-------- Source data

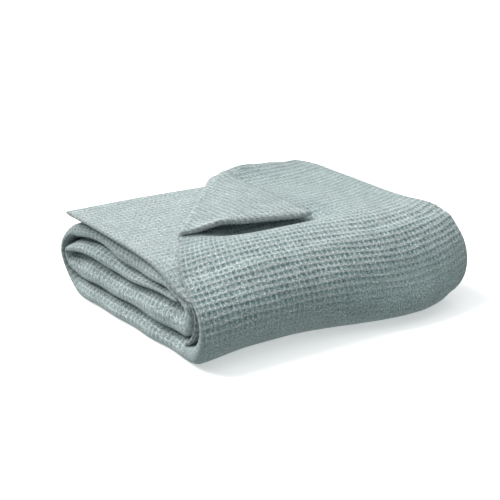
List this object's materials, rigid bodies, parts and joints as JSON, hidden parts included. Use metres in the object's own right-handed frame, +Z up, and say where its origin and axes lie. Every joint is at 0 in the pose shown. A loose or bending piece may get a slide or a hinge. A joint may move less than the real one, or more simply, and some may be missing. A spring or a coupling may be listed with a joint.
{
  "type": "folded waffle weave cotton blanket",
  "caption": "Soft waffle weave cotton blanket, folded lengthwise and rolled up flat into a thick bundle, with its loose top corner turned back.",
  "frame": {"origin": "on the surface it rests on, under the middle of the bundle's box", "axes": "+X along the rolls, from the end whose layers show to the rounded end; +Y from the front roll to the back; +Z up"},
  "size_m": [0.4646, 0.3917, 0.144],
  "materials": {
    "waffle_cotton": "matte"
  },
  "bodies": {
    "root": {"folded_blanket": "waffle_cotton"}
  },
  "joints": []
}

----------------
-------- Source data

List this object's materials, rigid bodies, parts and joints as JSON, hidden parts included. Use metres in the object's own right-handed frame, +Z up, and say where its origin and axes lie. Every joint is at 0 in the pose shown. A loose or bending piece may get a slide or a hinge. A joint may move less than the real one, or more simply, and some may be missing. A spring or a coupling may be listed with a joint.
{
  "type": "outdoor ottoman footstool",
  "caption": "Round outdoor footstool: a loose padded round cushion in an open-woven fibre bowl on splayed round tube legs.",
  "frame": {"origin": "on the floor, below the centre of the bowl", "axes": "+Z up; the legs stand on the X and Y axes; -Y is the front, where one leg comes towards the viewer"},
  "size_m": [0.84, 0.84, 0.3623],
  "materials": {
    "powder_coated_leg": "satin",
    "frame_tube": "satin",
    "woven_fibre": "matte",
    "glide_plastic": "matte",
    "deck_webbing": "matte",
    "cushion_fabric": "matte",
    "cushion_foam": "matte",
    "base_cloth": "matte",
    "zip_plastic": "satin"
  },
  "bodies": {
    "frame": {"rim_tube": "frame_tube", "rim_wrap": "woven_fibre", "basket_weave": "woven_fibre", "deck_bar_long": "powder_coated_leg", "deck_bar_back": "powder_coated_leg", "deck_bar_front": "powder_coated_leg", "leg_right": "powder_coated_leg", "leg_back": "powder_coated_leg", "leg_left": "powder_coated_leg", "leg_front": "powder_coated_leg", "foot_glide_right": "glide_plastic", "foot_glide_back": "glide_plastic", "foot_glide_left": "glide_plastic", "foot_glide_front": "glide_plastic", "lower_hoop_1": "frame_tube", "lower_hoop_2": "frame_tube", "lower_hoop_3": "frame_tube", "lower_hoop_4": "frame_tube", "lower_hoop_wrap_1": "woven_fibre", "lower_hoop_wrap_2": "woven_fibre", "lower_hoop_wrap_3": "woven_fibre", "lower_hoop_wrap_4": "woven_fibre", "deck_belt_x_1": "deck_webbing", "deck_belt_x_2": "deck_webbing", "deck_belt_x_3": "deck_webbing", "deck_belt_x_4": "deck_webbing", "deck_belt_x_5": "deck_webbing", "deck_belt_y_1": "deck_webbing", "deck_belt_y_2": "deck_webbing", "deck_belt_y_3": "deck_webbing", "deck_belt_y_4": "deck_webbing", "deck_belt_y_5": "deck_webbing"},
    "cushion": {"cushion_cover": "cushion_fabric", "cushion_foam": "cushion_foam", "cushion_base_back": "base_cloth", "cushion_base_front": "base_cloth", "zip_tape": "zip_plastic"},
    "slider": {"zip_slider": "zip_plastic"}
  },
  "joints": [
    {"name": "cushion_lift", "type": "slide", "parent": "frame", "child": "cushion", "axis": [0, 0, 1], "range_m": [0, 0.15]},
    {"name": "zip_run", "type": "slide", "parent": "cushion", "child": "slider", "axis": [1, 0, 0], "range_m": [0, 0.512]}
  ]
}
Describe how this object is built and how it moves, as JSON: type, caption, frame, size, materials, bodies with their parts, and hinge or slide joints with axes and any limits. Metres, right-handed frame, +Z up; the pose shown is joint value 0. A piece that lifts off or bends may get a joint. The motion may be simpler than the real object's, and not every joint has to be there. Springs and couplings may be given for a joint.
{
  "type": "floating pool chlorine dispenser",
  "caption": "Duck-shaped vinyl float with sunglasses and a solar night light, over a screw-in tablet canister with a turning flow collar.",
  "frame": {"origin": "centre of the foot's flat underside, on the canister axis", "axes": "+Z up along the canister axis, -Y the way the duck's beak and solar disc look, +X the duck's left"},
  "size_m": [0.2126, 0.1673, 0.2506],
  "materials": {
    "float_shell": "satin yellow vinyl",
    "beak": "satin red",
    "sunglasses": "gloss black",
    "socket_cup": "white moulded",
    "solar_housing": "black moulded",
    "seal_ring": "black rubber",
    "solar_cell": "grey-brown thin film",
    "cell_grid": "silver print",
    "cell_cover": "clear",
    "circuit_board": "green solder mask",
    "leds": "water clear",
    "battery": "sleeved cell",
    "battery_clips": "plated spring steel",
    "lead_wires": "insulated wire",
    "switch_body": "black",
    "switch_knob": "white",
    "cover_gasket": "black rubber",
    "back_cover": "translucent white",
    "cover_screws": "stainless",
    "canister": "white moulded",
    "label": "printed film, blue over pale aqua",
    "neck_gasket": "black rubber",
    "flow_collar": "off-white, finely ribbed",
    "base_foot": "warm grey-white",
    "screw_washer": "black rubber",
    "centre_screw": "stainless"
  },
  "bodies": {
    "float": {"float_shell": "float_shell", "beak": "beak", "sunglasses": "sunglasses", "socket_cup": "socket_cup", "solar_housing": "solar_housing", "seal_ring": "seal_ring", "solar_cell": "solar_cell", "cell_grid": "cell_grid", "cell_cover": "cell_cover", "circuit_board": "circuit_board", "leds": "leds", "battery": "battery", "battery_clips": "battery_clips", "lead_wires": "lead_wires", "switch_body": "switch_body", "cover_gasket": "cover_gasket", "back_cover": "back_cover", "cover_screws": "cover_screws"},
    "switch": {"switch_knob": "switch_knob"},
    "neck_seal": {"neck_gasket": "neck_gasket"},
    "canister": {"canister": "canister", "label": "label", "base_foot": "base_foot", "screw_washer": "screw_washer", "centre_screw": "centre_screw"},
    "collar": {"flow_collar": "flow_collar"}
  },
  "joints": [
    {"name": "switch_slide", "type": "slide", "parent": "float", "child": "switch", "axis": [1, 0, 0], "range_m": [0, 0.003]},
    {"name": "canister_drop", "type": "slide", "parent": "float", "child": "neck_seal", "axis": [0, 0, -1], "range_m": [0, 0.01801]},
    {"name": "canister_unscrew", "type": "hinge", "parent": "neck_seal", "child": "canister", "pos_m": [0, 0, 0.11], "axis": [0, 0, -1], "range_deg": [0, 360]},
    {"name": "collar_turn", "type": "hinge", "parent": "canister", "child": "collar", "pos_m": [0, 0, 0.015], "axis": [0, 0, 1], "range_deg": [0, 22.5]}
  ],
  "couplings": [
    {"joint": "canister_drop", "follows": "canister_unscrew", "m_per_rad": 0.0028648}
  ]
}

----------------

What needs to be done — Tally the lines of the preceding listing in which the word "hinge" appears; state nothing but the total.

Result — 5